Let’s address a seemingly very different question. Biological systems are composed of modules of interacting components that perform various particular functions, each module being knitted together into larger and larger networks. (For a fantastic perspective on modularity, see Hartwell et al., 1999.) Given this ‘everything-is-connected’/6-degrees-of-Kevin-Bacon view, how can the output of biological systems be improved through modifications to individual components – either by researchers or by natural selection? Metabolic engineering has labored to generate super-bugs out of bacterial strains, but only rarely have the end results been as glorious as imagined. Why not? What are the limiting factors in a system in order to achieve increased performance in an industrial or evolutionary setting? The usual approaches to understanding intact biological systems fall into two categories: compare an organism’s response to a perturbation of its environment, or perturb the genome (often with knockout mutations) and compare mutant to wild-type. Obviously, much has been learned using these two broad approaches, but neither address how to make a ‘better’ cell…
From an evolutionary perspective, fitness – the relative competitive ability of one cell type versus others in the population – is the fundamental parameter that determines which organisms increase their numbers in a population. From a physiological perspective, fitness is critical because it integrates all cellular processes relevant to the environment in question. Fitness is the key link to the two perspectives…
Experimental evolution results in strains naturally selected for increased fitness in the environment defined by the experimenter. Thus, comparison of the evolved lines that result from experimental evolution to their ancestor (or other evolved lines) offers a window into what it takes to become better in that very environment. Therefore, the genetic basis of improved fitness links evolutionary dynamics to the underlying physiological changes.
Evolutionary systems biology
Powerful new functional genomics approaches can now be applied to address the physiology of adaptation in a system-wide manner. These allow one to address in a broad, top-down fashion what physiological changes have occurred in strains with increased fitness, and whether different populations have happened across the same phenotypic solutions to adaptation – and use these as clues as to the underlying beneficial mutations. Alternatively, methods for detecting mutations or genomic rearrangements are beginning to become available to allow a bottom-up approach – find the mutations first, and then determine if they affect fitness, and then why. It is an exciting time to be involved in microbial evolution!

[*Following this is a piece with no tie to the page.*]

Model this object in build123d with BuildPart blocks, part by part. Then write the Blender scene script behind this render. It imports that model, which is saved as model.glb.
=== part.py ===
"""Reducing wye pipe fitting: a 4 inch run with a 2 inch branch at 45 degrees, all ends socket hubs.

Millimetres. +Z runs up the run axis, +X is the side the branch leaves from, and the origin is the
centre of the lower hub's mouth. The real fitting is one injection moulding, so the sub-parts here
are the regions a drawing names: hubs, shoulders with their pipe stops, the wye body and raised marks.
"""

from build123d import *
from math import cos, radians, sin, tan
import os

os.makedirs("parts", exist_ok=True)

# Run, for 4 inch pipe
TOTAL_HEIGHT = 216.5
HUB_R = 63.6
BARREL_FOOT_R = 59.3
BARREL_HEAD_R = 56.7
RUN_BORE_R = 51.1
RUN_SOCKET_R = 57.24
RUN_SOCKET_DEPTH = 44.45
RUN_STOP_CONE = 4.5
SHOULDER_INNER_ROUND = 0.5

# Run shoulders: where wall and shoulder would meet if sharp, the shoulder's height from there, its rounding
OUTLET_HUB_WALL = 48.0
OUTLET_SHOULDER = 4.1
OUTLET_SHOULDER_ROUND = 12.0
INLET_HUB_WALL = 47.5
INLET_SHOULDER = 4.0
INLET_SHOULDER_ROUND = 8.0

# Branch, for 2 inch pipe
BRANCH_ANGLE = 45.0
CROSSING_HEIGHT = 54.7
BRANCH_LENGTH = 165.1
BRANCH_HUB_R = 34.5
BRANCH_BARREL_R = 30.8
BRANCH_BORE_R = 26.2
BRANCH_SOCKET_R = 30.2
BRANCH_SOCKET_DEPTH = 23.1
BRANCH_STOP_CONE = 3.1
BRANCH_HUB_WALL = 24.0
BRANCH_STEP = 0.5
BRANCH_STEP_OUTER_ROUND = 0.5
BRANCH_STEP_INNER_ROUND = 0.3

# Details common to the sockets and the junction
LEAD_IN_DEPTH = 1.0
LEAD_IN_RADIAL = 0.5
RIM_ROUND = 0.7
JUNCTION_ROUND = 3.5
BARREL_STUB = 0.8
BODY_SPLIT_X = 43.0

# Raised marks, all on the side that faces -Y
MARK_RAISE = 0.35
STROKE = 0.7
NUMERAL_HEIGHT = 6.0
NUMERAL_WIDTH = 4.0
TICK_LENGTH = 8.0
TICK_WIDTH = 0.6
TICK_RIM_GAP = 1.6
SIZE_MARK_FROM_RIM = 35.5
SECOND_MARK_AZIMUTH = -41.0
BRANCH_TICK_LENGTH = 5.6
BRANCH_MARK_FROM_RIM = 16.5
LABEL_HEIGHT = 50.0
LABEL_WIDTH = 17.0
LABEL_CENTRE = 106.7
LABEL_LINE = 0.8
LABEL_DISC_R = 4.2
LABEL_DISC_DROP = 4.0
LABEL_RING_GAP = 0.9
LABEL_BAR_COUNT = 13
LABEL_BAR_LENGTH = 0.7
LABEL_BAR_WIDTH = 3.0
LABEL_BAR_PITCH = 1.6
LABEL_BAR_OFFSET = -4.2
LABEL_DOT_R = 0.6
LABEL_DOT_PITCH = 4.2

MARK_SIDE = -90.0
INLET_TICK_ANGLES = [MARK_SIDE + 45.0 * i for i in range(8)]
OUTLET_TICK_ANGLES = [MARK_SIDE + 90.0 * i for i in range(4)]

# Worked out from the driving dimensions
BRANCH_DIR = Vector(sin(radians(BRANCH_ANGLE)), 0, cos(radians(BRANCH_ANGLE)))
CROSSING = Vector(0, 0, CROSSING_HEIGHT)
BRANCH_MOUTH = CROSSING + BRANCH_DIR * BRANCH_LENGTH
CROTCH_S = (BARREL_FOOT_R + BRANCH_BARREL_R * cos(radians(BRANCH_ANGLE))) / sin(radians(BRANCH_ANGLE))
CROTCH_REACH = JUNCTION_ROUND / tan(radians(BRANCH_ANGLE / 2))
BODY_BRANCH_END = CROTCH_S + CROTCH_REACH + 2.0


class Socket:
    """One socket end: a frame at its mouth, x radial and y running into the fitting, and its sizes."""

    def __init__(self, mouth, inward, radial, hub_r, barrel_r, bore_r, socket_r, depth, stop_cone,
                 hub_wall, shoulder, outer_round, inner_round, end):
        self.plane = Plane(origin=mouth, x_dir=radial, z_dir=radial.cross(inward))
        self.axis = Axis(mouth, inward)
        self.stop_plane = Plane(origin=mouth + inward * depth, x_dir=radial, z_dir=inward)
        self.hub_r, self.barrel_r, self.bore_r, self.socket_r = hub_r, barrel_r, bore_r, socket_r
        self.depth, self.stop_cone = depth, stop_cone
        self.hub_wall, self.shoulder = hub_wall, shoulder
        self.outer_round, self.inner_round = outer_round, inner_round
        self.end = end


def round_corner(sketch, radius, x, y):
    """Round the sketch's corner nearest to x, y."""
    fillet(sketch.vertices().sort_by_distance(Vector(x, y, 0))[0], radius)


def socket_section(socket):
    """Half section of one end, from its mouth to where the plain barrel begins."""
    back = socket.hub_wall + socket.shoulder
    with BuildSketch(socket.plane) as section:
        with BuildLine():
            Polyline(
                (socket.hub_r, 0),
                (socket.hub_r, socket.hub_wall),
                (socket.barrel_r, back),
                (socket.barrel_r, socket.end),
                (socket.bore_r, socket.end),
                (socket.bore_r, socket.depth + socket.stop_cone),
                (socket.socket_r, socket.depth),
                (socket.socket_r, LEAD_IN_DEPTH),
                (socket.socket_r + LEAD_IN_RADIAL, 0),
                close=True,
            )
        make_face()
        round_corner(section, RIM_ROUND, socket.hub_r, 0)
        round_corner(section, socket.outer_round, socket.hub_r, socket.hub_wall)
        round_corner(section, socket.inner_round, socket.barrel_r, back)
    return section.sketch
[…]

In summary, this approach sees experimental evolution as a window into larger questions of bacterial evolution and physiology. On one level, microbial experimental systems provide the means to test general evolutionary theory. On another level, fitness necessarily integrates myriad aspects of cell physiology. Beneficial mutations are naturally-selected perturbations of the ancestral state of the system that result in improved performance under the defined environment. Thus, experimental evolution opens the door to connecting the biochemical complexity inside of individual cells with the ecological complexity within populations.